Grace's Guide is the leading source of historical information on industry and manufacturing in Britain. This web publication contains 147,919 pages of information and 233,587 images on early companies, their products and the people who designed and built them.

1862 London Exhibition: Catalogue: Class 7.: Peter Effertz

From Graces Guide
Brick Making Machine
Brick and Tile Making Machine

1592. EFFERTZ, PETER, 71 Coupland Street, Manchester.

Brick machine; drain-pipe machine; model of brick machine drawings.

The model of this BRICK-MAKING MACHINE is an elaborate and ingenious piece of mechanism, well worth the attention of visitors to the Exhibition. It represents a machine calculated to make 75,000 highly finished bricks per day.

It cleans, mixes, and presses the rough clay into moulds the required size of the bricks, which are conveyed from the machine to the drying places or kilns on peculiarly constructed waggons, a model of which is shown with the model machine. The inventor has provided machines of four different sizes, constructed to produce respectively 25,000, 30,000, 50,000, 75,000 and upwards per diem.

The illustration No. 1 represents a view of the smallest, or No. 1 machine, producing 25,000 bricks per day, a full-sized working machine is in the Exhibition.

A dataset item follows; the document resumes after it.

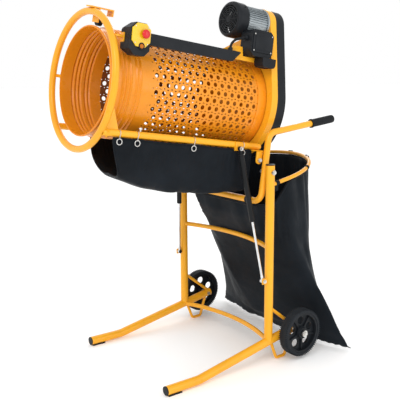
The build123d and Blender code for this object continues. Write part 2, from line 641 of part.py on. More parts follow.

The PATENT BRICK AND TILE MAKING MACHINE is shown in illustration No. 2. This machine is constructed to produce common bricks, roofing tiles, drain and floor tiles, and similar articles at any required length and size; it cleans and mixes the clay, and is calculated to produce 30,000 drain tiles per diem, of 2 in. bore, and, according to size or length more or less.

In the Exhibition, besides the above-named models, and full-sized working machine, are highly finished drawings on a large scale, representing several of the brick machines; the waggons used to convey the bricks from the machine to the drying places and kilns; and also the apparatus for carrying the rough clay to the brick machine.